» **Given task**
What follows is a listing; give it again exactly, in its entirety.

» **Material shown**
---+---

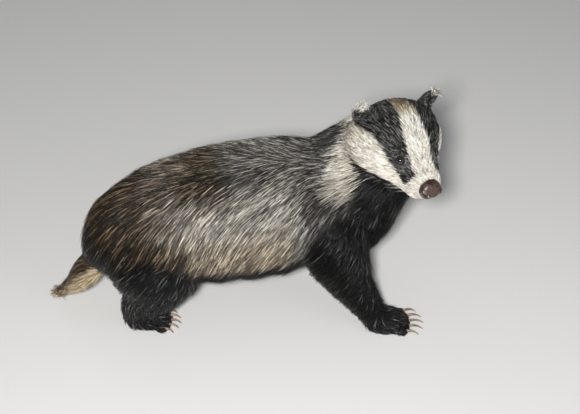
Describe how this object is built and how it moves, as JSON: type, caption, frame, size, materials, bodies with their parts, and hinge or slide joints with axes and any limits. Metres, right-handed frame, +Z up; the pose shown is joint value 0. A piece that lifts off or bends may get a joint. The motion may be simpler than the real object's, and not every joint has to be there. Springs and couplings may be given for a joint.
{
  "type": "european badger",
  "caption": "Life-size still model of a standing european badger with its head turned to its right, on four flat soles.",
  "frame": {"origin": "centre of the animal's box, on the floor under its soles", "axes": "+X forward along the body from tail to head, +Z up; the right flank faces -Y"},
  "size_m": [0.56, 0.2658, 0.3365],
  "materials": {
    "coat_grey": "long grizzled guard hair, silver grey to dark brown",
    "coat_black": "short glossy black hair of the legs, ears and underside",
    "coat_white": "short face hair, white with black stripes",
    "coat_buff": "long cream to buff tail hair",
    "nose_skin": "bare moist brown skin",
    "eye": "wet dark brown eye",
    "claw_horn": "pinkish tan horn"
  },
  "bodies": {
    "root": {"claw_fore_left_1": "claw_horn", "claw_fore_left_2": "claw_horn", "claw_fore_left_3": "claw_horn", "claw_fore_left_4": "claw_horn", "claw_fore_left_5": "claw_horn", "claw_fore_right_1": "claw_horn", "claw_fore_right_2": "claw_horn", "claw_fore_right_3": "claw_horn", "claw_fore_right_4": "claw_horn", "claw_fore_right_5": "claw_horn", "claw_hind_left_1": "claw_horn", "claw_hind_left_2": "claw_horn", "claw_hind_left_3": "claw_horn", "claw_hind_left_4": "claw_horn", "claw_hind_left_5": "claw_horn", "claw_hind_right_1": "claw_horn", "claw_hind_right_2": "claw_horn", "claw_hind_right_3": "claw_horn", "claw_hind_right_4": "claw_horn", "claw_hind_right_5": "claw_horn", "ear_left": "coat_black", "ear_right": "coat_black", "eye_left": "eye", "eye_right": "eye", "head": "coat_white", "leg_fore_left": "coat_black", "leg_fore_right": "coat_black", "leg_hind_left": "coat_black", "leg_hind_right": "coat_black", "neck": "coat_grey", "nose": "nose_skin", "paw_fore_left": "coat_black", "paw_fore_right": "coat_black", "paw_hind_left": "coat_black", "paw_hind_right": "coat_black", "tail": "coat_buff", "torso": "coat_grey"}
  },
  "joints": []
}
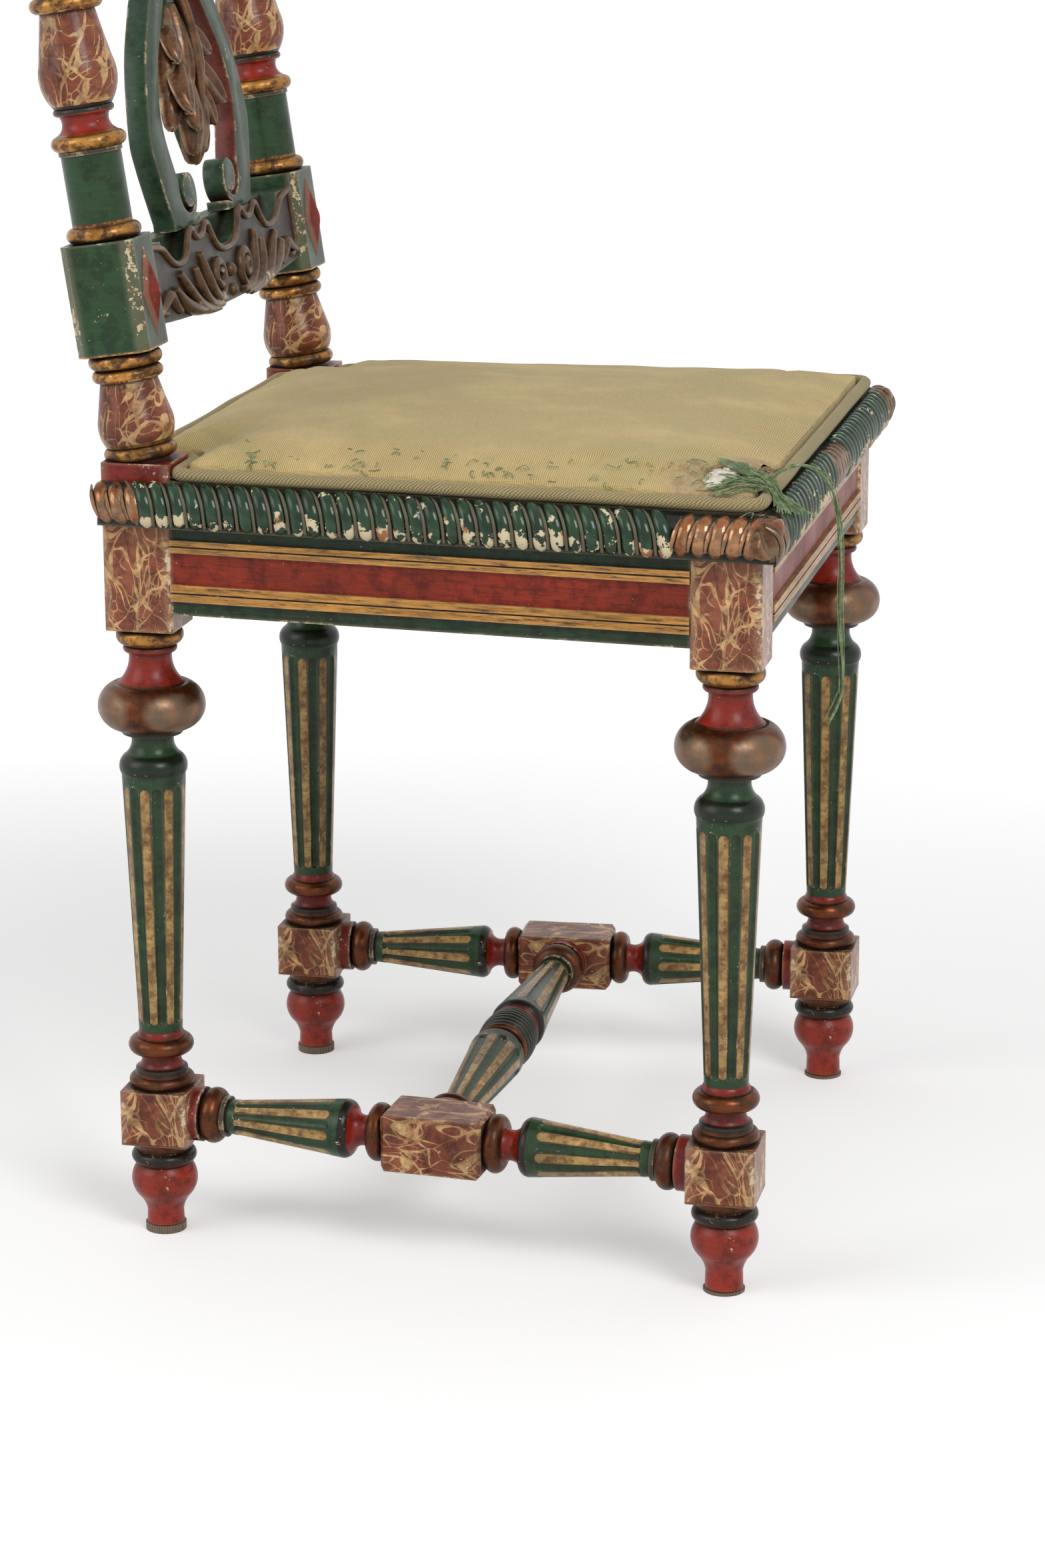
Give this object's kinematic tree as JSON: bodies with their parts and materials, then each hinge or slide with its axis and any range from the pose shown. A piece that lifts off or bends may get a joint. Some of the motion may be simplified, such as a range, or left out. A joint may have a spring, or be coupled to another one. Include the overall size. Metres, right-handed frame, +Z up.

---+---

» **Reply**
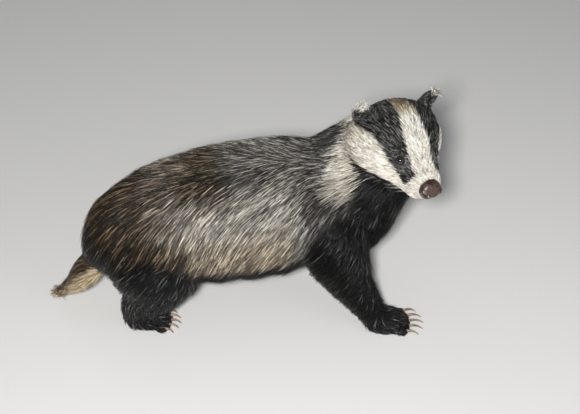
Describe how this object is built and how it moves, as JSON: type, caption, frame, size, materials, bodies with their parts, and hinge or slide joints with axes and any limits. Metres, right-handed frame, +Z up; the pose shown is joint value 0. A piece that lifts off or bends may get a joint. The motion may be simpler than the real object's, and not every joint has to be there. Springs and couplings may be given for a joint.
{
  "type": "european badger",
  "caption": "Life-size still model of a standing european badger with its head turned to its right, on four flat soles.",
  "frame": {"origin": "centre of the animal's box, on the floor under its soles", "axes": "+X forward along the body from tail to head, +Z up; the right flank faces -Y"},
  "size_m": [0.56, 0.2658, 0.3365],
  "materials": {
    "coat_grey": "long grizzled guard hair, silver grey to dark brown",
    "coat_black": "short glossy black hair of the legs, ears and underside",
    "coat_white": "short face hair, white with black stripes",
    "coat_buff": "long cream to buff tail hair",
    "nose_skin": "bare moist brown skin",
    "eye": "wet dark brown eye",
    "claw_horn": "pinkish tan horn"
  },
  "bodies": {
    "root": {"claw_fore_left_1": "claw_horn", "claw_fore_left_2": "claw_horn", "claw_fore_left_3": "claw_horn", "claw_fore_left_4": "claw_horn", "claw_fore_left_5": "claw_horn", "claw_fore_right_1": "claw_horn", "claw_fore_right_2": "claw_horn", "claw_fore_right_3": "claw_horn", "claw_fore_right_4": "claw_horn", "claw_fore_right_5": "claw_horn", "claw_hind_left_1": "claw_horn", "claw_hind_left_2": "claw_horn", "claw_hind_left_3": "claw_horn", "claw_hind_left_4": "claw_horn", "claw_hind_left_5": "claw_horn", "claw_hind_right_1": "claw_horn", "claw_hind_right_2": "claw_horn", "claw_hind_right_3": "claw_horn", "claw_hind_right_4": "claw_horn", "claw_hind_right_5": "claw_horn", "ear_left": "coat_black", "ear_right": "coat_black", "eye_left": "eye", "eye_right": "eye", "head": "coat_white", "leg_fore_left": "coat_black", "leg_fore_right": "coat_black", "leg_hind_left": "coat_black", "leg_hind_right": "coat_black", "neck": "coat_grey", "nose": "nose_skin", "paw_fore_left": "coat_black", "paw_fore_right": "coat_black", "paw_hind_left": "coat_black", "paw_hind_right": "coat_black", "tail": "coat_buff", "torso": "coat_grey"}
  },
  "joints": []
}
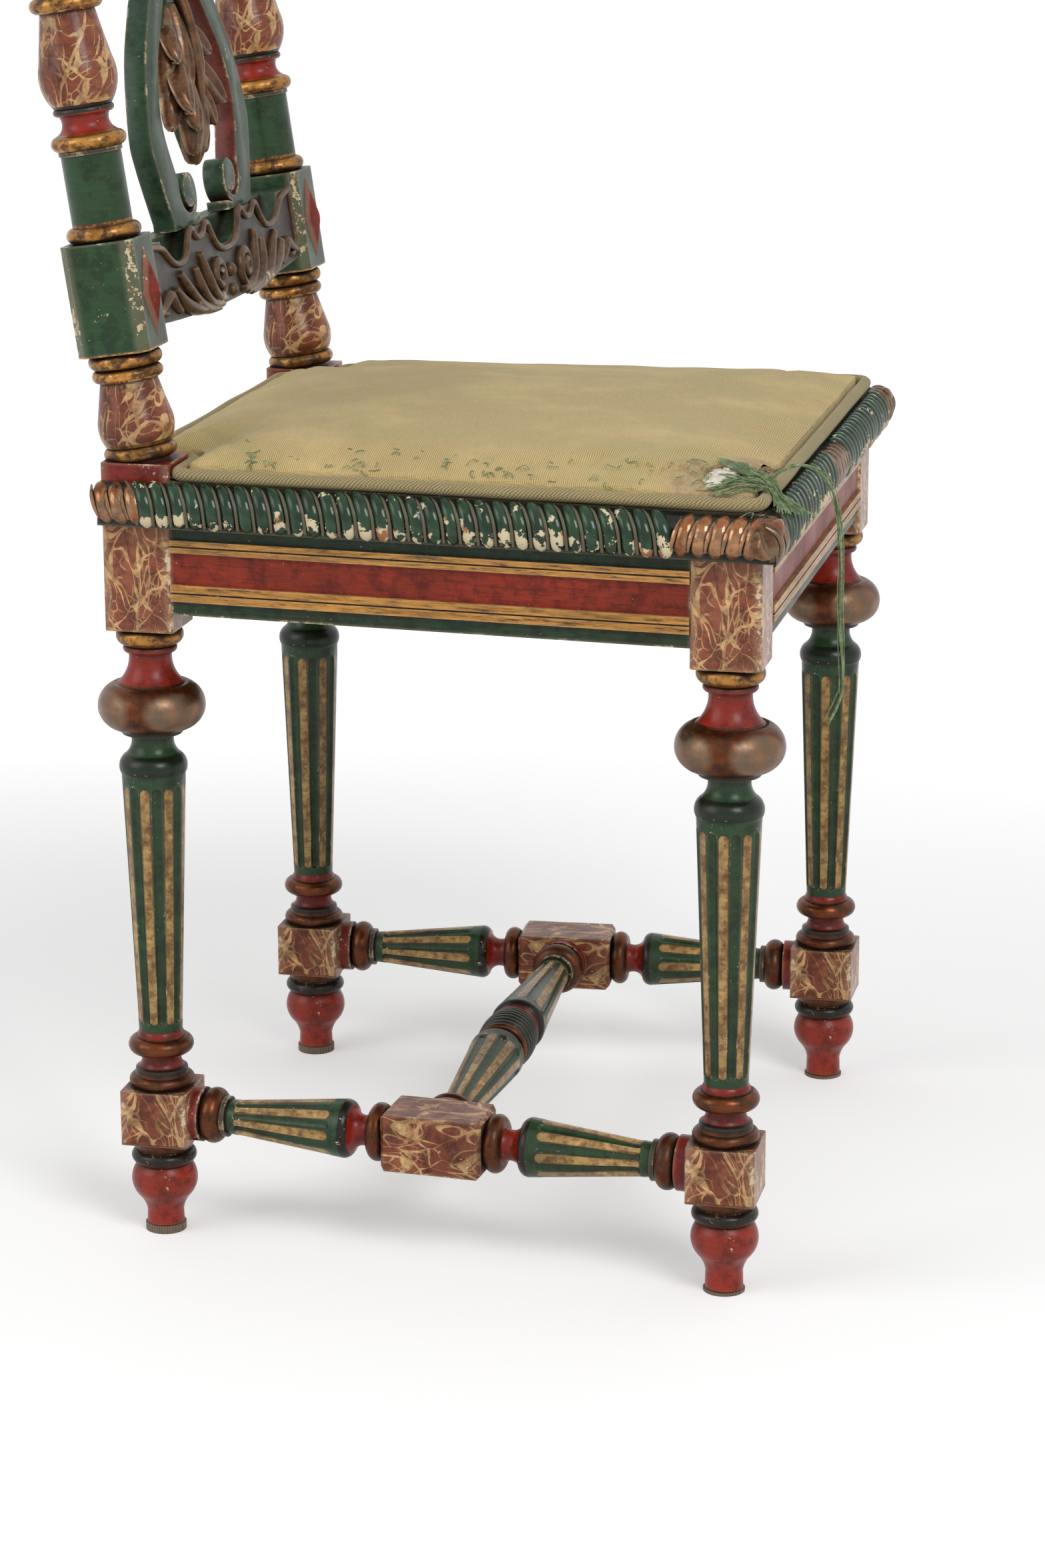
Give this object's kinematic tree as JSON: bodies with their parts and materials, then each hinge or slide with its axis and any range from the pose shown. A piece that lifts off or bends may get a joint. Some of the motion may be simplified, such as a range, or left out. A joint may have a spring, or be coupled to another one. Include the overall size. Metres, right-handed frame, +Z up.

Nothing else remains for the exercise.